■ **Listed records**:
** START **

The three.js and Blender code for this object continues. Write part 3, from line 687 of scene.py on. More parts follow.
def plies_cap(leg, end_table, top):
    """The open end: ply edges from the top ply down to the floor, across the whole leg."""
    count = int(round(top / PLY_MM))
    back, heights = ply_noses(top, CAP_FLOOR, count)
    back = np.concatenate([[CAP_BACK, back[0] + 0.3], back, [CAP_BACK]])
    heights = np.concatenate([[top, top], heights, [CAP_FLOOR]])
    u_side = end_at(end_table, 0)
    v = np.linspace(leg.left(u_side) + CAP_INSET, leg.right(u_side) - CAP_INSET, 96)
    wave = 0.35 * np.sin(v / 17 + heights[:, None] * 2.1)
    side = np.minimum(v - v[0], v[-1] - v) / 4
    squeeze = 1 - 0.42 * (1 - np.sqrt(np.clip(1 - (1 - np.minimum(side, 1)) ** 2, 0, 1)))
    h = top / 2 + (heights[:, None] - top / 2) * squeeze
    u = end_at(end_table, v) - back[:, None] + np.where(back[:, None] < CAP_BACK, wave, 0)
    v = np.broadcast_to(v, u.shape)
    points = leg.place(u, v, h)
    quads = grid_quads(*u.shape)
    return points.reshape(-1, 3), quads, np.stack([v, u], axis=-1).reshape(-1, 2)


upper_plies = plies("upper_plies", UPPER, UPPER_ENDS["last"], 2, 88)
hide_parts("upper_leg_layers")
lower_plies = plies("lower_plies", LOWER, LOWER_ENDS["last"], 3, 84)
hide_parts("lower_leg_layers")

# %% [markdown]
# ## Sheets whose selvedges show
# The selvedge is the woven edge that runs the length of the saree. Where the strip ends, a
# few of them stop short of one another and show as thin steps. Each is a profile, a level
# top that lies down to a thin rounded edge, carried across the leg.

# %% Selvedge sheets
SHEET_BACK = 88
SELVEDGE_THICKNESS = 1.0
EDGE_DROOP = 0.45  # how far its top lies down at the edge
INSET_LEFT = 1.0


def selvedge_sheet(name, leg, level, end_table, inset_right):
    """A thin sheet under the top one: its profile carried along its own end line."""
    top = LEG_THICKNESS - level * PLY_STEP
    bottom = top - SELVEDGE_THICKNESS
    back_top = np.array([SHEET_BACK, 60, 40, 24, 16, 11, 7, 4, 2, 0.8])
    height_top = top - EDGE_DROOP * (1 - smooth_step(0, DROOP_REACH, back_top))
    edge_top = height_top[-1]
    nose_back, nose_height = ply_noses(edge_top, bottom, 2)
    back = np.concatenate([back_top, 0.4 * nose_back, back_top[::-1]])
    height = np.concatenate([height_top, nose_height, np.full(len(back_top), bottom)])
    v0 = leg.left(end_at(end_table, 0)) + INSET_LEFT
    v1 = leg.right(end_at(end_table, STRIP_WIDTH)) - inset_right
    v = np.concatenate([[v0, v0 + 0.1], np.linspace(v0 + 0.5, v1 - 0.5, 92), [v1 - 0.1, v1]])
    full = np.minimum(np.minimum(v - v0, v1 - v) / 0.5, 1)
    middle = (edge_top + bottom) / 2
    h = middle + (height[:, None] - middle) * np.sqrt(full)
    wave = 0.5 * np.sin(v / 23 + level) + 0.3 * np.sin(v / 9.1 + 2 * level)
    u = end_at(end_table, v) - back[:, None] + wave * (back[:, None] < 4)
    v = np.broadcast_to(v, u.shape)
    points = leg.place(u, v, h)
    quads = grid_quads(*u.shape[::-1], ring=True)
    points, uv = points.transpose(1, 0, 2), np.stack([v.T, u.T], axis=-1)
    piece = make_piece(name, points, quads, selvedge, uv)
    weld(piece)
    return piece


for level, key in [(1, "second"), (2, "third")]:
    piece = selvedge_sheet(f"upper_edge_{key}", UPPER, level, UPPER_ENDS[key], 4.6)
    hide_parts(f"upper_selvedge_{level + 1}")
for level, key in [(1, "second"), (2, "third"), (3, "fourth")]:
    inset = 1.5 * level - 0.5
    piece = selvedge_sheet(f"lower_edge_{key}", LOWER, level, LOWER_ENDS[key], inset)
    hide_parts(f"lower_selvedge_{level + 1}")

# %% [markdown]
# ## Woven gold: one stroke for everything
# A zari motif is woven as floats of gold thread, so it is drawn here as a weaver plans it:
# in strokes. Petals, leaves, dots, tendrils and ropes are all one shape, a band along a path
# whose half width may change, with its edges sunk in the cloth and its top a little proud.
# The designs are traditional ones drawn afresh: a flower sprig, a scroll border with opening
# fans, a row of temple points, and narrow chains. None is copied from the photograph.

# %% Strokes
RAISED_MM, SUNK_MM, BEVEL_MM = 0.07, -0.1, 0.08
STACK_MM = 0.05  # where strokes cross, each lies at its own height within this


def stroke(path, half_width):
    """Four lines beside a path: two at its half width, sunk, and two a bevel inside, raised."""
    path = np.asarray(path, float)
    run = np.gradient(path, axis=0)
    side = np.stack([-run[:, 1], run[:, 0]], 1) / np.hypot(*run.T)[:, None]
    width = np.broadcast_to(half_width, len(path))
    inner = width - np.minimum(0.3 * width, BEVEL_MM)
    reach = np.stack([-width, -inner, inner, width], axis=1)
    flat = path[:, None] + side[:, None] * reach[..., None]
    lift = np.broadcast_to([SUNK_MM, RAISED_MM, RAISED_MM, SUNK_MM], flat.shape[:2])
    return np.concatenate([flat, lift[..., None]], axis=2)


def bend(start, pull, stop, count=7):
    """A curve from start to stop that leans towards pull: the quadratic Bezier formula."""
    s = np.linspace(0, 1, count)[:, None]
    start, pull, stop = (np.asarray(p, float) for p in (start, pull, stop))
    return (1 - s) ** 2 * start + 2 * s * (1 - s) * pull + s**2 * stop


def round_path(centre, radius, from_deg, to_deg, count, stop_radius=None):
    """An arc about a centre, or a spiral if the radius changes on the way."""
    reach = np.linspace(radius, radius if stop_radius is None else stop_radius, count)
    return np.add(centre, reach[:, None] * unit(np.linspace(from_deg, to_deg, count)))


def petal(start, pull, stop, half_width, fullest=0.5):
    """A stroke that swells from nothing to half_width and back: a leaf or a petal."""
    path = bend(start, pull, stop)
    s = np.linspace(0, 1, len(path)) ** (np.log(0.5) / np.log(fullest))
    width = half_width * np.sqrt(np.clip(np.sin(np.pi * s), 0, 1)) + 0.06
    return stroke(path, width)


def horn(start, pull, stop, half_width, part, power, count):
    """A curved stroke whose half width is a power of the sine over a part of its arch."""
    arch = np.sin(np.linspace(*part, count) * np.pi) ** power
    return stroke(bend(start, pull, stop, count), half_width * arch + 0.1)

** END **
** START **

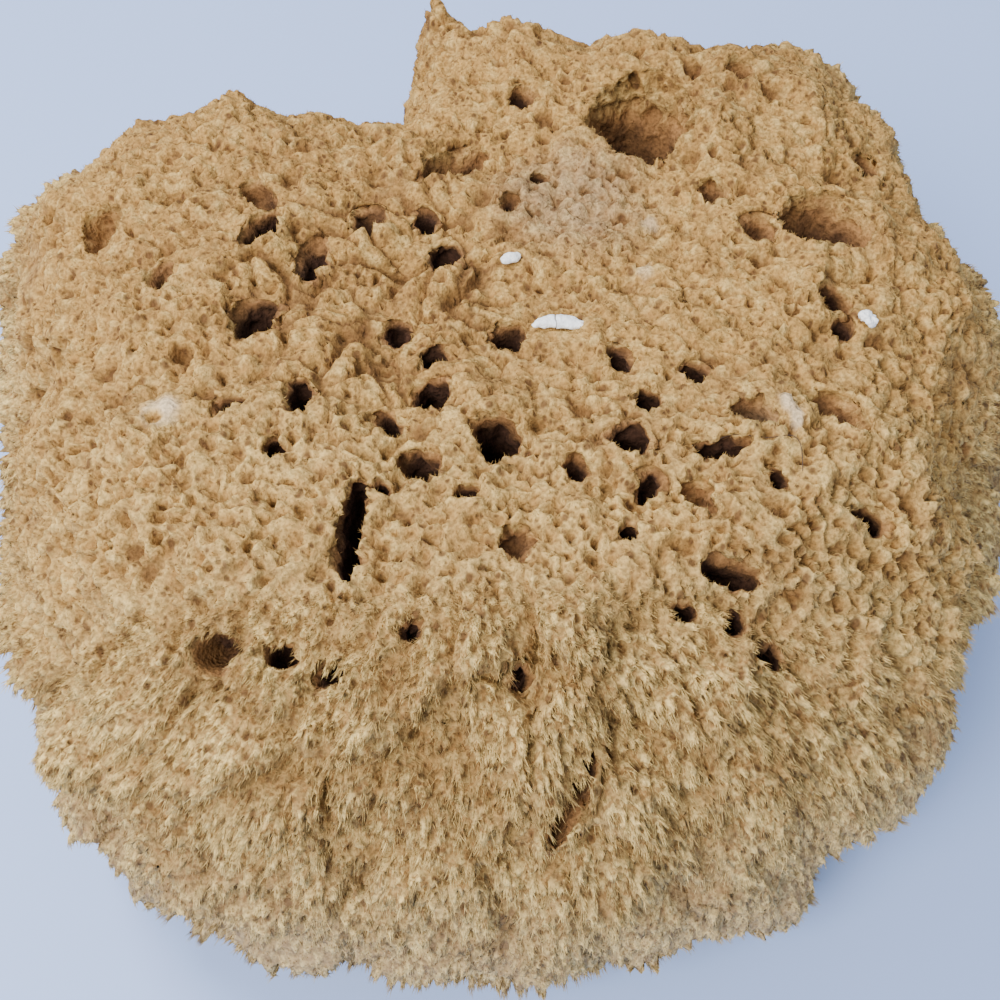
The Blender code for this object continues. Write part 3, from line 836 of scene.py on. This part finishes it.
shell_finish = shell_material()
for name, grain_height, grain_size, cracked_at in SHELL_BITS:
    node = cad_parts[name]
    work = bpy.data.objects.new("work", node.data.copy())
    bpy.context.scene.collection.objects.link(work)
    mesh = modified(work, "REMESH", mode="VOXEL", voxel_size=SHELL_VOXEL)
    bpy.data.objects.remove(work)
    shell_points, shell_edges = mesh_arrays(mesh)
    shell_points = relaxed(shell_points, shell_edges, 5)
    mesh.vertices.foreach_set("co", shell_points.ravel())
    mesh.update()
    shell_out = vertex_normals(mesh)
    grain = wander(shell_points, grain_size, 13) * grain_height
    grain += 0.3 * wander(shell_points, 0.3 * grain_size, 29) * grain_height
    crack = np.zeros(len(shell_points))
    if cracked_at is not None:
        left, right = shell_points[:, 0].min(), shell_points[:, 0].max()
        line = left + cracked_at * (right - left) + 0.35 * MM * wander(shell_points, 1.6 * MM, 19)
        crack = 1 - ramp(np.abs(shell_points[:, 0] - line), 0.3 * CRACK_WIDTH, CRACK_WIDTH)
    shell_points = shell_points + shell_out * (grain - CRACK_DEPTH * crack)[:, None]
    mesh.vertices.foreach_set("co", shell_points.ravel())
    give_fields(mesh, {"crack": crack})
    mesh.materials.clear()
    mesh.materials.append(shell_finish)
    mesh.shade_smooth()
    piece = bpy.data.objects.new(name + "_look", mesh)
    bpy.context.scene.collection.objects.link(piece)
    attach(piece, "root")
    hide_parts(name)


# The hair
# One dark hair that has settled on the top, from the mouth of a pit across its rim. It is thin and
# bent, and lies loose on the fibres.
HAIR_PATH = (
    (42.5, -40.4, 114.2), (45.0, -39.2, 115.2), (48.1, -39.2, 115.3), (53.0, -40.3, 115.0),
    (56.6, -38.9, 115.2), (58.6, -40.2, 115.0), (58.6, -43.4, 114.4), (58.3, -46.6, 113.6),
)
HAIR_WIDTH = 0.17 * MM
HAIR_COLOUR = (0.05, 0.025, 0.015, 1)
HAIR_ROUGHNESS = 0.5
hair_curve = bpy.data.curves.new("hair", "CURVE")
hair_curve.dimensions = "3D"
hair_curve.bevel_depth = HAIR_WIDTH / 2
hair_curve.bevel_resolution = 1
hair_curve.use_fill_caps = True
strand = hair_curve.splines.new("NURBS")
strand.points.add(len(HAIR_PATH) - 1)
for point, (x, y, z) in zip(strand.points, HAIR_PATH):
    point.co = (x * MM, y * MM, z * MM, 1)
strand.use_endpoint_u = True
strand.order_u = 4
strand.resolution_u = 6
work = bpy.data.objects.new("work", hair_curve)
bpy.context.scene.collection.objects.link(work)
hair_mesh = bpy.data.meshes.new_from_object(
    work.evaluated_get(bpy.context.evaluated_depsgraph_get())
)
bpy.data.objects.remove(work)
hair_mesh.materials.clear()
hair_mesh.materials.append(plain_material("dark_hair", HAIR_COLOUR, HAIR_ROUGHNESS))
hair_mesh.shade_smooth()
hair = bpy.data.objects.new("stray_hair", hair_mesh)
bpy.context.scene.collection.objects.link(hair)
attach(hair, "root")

** END **

■ **What is asked**:
Determine how many lines contain the word "Write" and reply with that number alone.

■ **The output**:
2